Being able to start editing a photo in Lightroom on your computer, then continue on a tablet or mobile phone, (with everything backed up to the cloud), is a revolutionary workflow which justifies an Adobe subscription, whether for professional or amateur photographers.
With recent updates to the Lightroom Mobile app, users can even import images directly to their tablet or phone, right from their camera's memory card, to edit, organise and share them immediately.
The Lightroom app also features a built-in camera, which benefits anyone who uses their phone to take photos. Every image is immediately backed up to the cloud, meaning you can cancel any additional iCloud/Google Drive subscriptions.
The Lightroom mobile app is the best way to free yourself from your computer as a photographer, and definitely worth an upgrade if you're an existing user of Lightroom 6.
Any edit you make on a mobile device will be waiting for you when you return to your computer, with everything kept in perfect sync - this is the future of image editing!
Also included with Lightroom is Adobe Photoshop, a powerful photo editor for more intensive photo manipulation.

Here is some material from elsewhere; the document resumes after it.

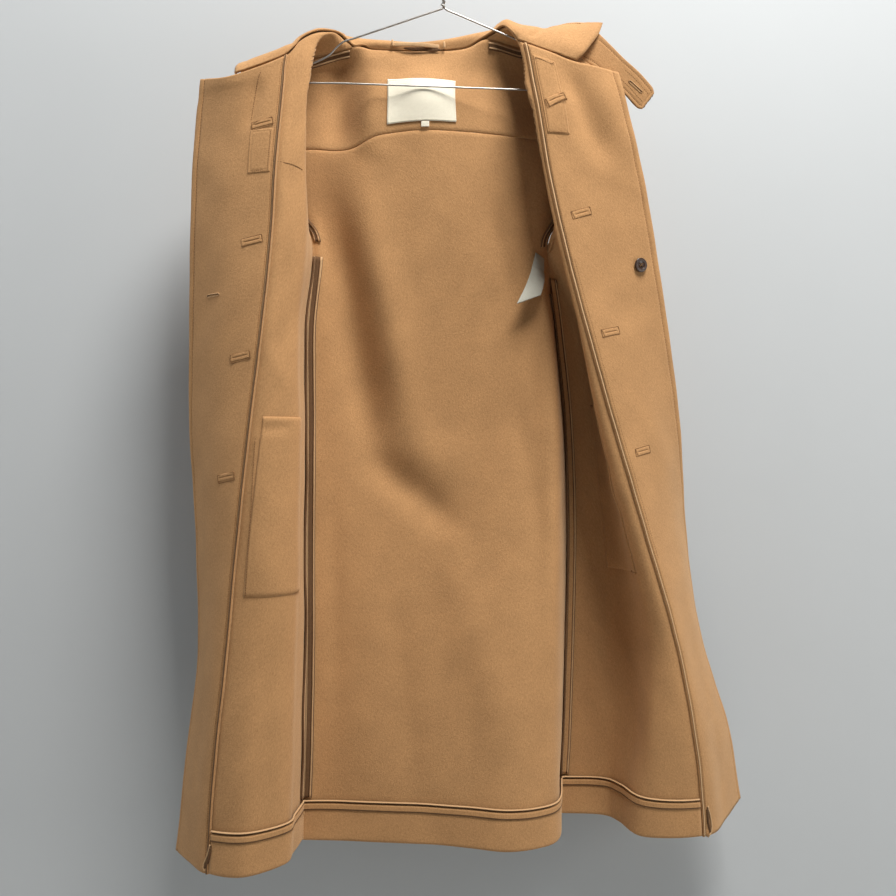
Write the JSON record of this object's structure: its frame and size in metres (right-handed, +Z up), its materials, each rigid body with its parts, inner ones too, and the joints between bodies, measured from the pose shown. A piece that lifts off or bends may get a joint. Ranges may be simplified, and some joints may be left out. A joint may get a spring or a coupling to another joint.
{
  "type": "wool overcoat on a wire hanger",
  "caption": "Long camel wool overcoat, hung open on a thin wire hanger with its fronts turned back, showing bound seams, facings, yoke, turned-up hem and throat latch.",
  "frame": {"origin": "inner top of the hanger's hook, where a rail holds it", "axes": "+Z up, -Y towards the viewer who looks into the open coat, +X to that viewer's right, which is the wearer's left"},
  "size_m": [0.7593, 0.2091, 1.1384],
  "materials": {
    "wool": "napped camel wool",
    "binding": "folded cotton tape",
    "label_cloth": "plain woven tape",
    "button": "polished",
    "hanger_wire": "bright drawn wire"
  },
  "bodies": {
    "root": {"front_right": "wool", "front_left": "wool", "back_yoke": "wool", "back_panel": "wool", "facing_right": "wool", "facing_left": "wool", "hem_turn_up": "wool", "sleeve_right": "wool", "sleeve_left": "wool", "collar": "wool", "throat_latch": "wool", "hanging_loop": "wool", "buttonhole_right_1": "wool", "buttonhole_right_2": "wool", "buttonhole_right_3": "wool", "buttonhole_right_4": "wool", "buttonhole_left_1": "wool", "buttonhole_left_2": "wool", "buttonhole_left_3": "wool", "buttonhole_left_4": "wool", "neck_patch_right": "wool", "neck_patch_left": "wool", "pocket_bag_right": "wool", "pocket_bag_left": "wool", "facing_binding_right": "binding", "facing_binding_left": "binding", "side_allowance_right_front": "binding", "side_allowance_right_back": "binding", "side_allowance_left_back": "binding", "side_allowance_left_front": "binding", "shoulder_binding_right": "binding", "shoulder_binding_left": "binding", "armhole_binding_right": "binding", "armhole_binding_left": "binding", "hem_tape": "binding", "neck_label": "label_cloth", "size_tab": "label_cloth", "care_label": "label_cloth", "inner_button": "button", "hanger_wire": "hanger_wire"}
  },
  "joints": []
}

As mentioned previously, Photoshop works seamlessly with Lightroom, and also features an excellent iOS and Android tablet app, perfect for those wanting to edit a photo on the go.
There are several plans to choose from (learn how to buy Lightroom here), but the fact remains - Adobe's move to a subscription model upset many photographers, hence the various alternatives that popped up.
While affordable, the plan tethers you to monthly or yearly payments, which may not suit everyone.
However, the combination of Photoshop and Lightroom as part of the Creative Cloud plan is unbeatable, especially if you consider the enormous benefits of a truly mobile workflow.
4. Exposure X6
If you're looking for an affordable RAW photo editing program with all the core functionality of Lightroom plus a few useful extras, Exposure X6 should definitely be in your sights for best photo editing software for Mac.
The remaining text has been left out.